When Andrew Cuomo became Governor in 2011, he said he intended to institute a new concept that he labeled "entrepreneurial government".
With all due respect, having watched government operate (or not) for decades, I saw that phrase as the ultimate oxymoron--two words that just don't fit together. I'm glad I was wrong.
The Governor recently announced a working group of industry leaders and top State Liquor Authority officials to take a comprehensive look at the antiquated, complicated ABC (Alcohol Beverage Control) law and find ways it could be modernized, streamlined--and made reasonable. This is just the latest initiative, and that work has just begun, but let's just take a quick look back at the revolution that has happened over the past five years.
Governor Cuomo hosted three Wine, Beer, Spirits & Cider Summits in 2012, 2014, and 2015, and from each of them have come significant changes in laws or regulations that have benefitted all four beverage categories.
Just for wine, there have been over 25 specific changes that have brought many benefits in terms of enhancing production efficiency, reducing administrative time, slashing costs in many ways, and increasing marketing opportunities. Many of the provisions accomplish more than one of those benefits. Examples:
-- Being able to produce any (or all) of the four beverages under one roof enhances production efficiency and saves a lot of money;
-- Wineries still need to keep records of direct wine shipments to consumers in other states, but they don't need to file regular reports with the SLA which were never read, saving administrative time and costs;
-- Farm wineries may have up to five "branch offices", which are essentially remote tasting rooms that are extensions of the farm winery rather than separate entities, providing new marketing outlets and saving administrative time and money.
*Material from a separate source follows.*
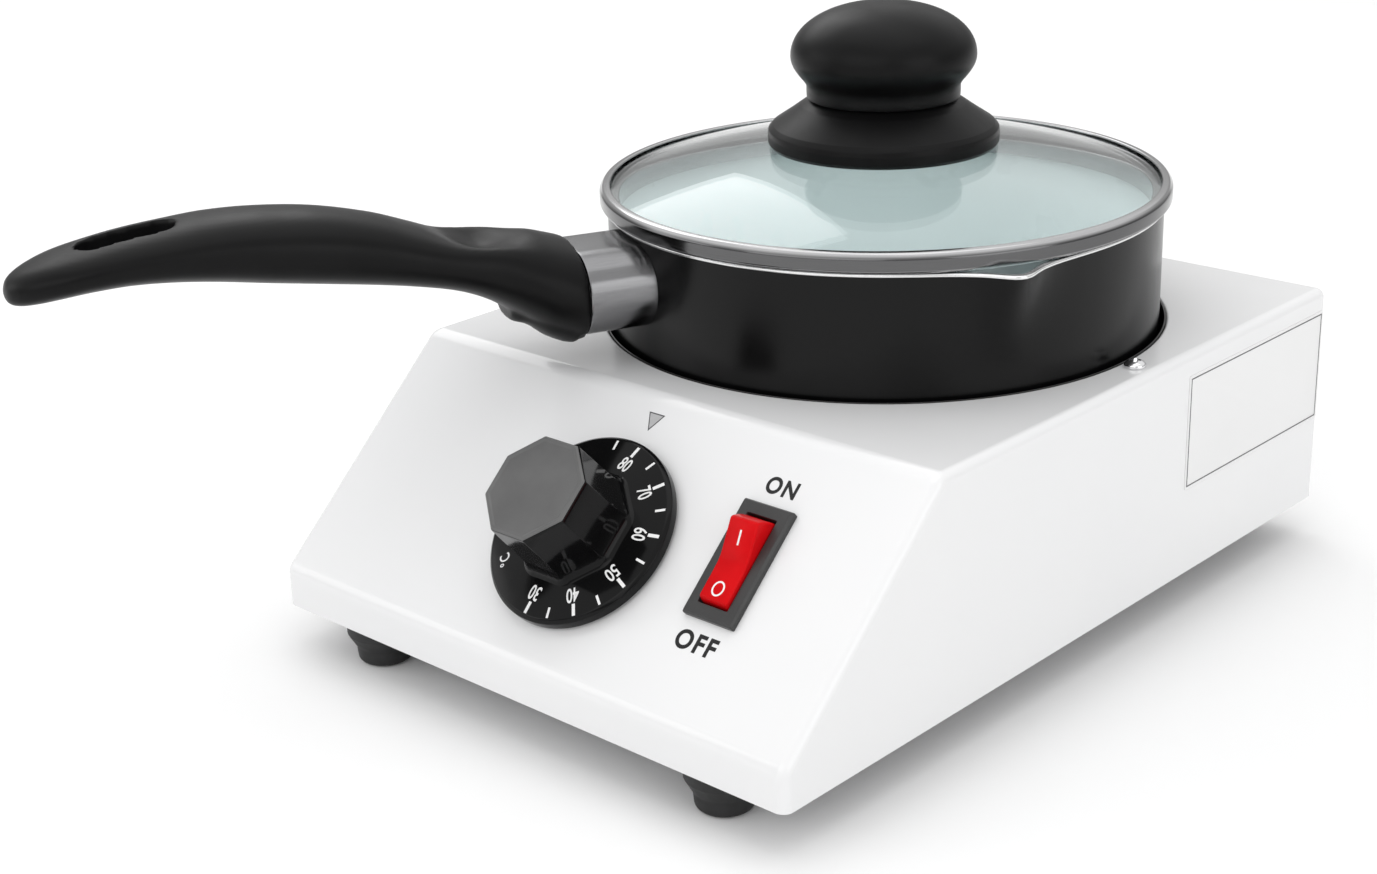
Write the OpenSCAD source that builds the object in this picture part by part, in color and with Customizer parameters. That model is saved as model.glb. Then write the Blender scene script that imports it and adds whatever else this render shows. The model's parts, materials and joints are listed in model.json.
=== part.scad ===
// Wax warmer pot: a folded sheet-metal base with a thermostat dial and a rocker
// switch, a heated well, a lift-out coated pan with a long handle, and a glass lid.
// +Z is up. The feet stand on z = 0.

/* [Base] */
// Width of the base, left to right
body_w = 170; // [168:1:180]
// Depth of the base, front to back
body_d = 230; // [228:1:240]
// Height of the top panel above the table
top_z = 72; // [70:0.5:74]
// Height of the rubber feet under the base
foot_h = 11; // [10:0.5:12]
// Height of the upright lip at the front
lip_h = 10.5; // [10:0.5:12]
// How far the sloping control panel runs back
slope_d = 55; // [54:0.5:58]
// Thickness of the sheet metal
sheet = 1.2; // [1:0.1:1.4]

/* [Well] */
// Radius of the hole in the top panel
hole_r = 75; // [74.5:0.1:75.2]
// Distance of the pan's centre behind the base's centre
pan_y = 27.5; // [26:0.5:28.5]
// Height of the well's floor above the table
well_floor_z = 52.8; // [52:0.2:54]

/* [Pan] */
// Outer radius of the pan's wall
pan_r = 73.2; // [72.6:0.1:73.4]
// Thickness of the pan's wall
pan_t = 1.6; // [1.2:0.1:2]
// Height of the pan, floor to rim
pan_h = 50.8; // [49:0.2:52]
// Radius of the curve between wall and floor
pan_corner = 15; // [12:1:18]
// Direction of the handle, seen from above, 0 is to the right
handle_az = -115; // [-120:1:-105]

/* [Lid] */
// Outer radius of the lid's metal band
ring_r = 75.2; // [74.8:0.1:75.6]
// Height of the glass at its middle above the pan's rim
dome_h = 15.5; // [14:0.5:17]
// Thickness of the glass
glass_t = 3.2; // [3:0.1:3.4]
// Largest radius of the knob
knob_r = 24.2; // [23:0.2:25]

/* [Controls] */
// Radius of the dial's skirt
dial_r = 25.2; // [24:0.2:26]
// Height of the dial above the panel
dial_h = 24.3; // [22:0.1:26]
// Sideways place of the dial
dial_x = 2; // [0:0.5:4]
// Place of the dial up the slope
dial_s = 34.8; // [33:0.2:36]
// Sideways place of the rocker switch
switch_x = 47.5; // [46:0.5:50]
// Place of the switch up the slope
switch_s = 40.4; // [39:0.2:42]
// Half the rocker's swing, in degrees
rocker_tilt = 11.7; // [9:0.1:12]

/* [Hidden] */
$fn = 64;

// The whole model is moved by this much, so that its footprint is centred on the origin
shift = [8.11, 25.69, 0];

z0 = foot_h;                          // lower edge of the sheet
hw = body_w / 2;
hd = body_d / 2;
zl = z0 + lip_h;                      // top of the front lip
slope_a = atan2(top_z - zl, slope_d); // angle of the control panel
well_r = hole_r + 0.6;                // inner radius of the well
well_t = 1.0;
pan_z0 = well_floor_z + 0.2;          // underside of the pan
pan_z1 = pan_z0 + pan_h;              // top of the pan's rim
rim_c = 0.9;                          // radius of the rounded rim
ring_z0 = pan_z1 + 0.2;               // underside of the lid's band
glass_top = pan_z1 + dome_h;          // top of the glass at its middle
glass_R = 242;                        // radius of the glass's outer sphere
screw_r = 79;                         // circle of the screws round the hole
foot_x = 58.7;
foot_y = 105;
foot_rt = 9.5;
base_sx = 74;
base_sy = 84;
gland_x = -52;
gland_z = 34;
hz = 90;                              // height of the handle's screw

module place() { translate(shift) children(); }
module pan_axis() { place() translate([0, pan_y, 0]) children(); }
module slope_at(x, s, h = 0) {
  place() translate([x, -hd, zl]) rotate([slope_a, 0, 0]) translate([0, s, h]) children();
}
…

These and other changes help an important, growing, promising industry that contributes a lot to the State economy through new investment, jobs, tourism, and taxes at virtually no cost to the State itself. Smart!
But perhaps the most dramatic change has been in the "culture" of government agencies. As the most obvious example, the State Liquor Authority for years was an adversary of our industry, but now it is truly a partner, trying to help us grow.
And why not? The payback to the State is huge. In 2012, our industry generated move than $4.8 billion for the State economy, and since that time the numbers of farm wineries, branch offices, and wineries have each grown by more than 50%.
Now that's entrepreneurial government!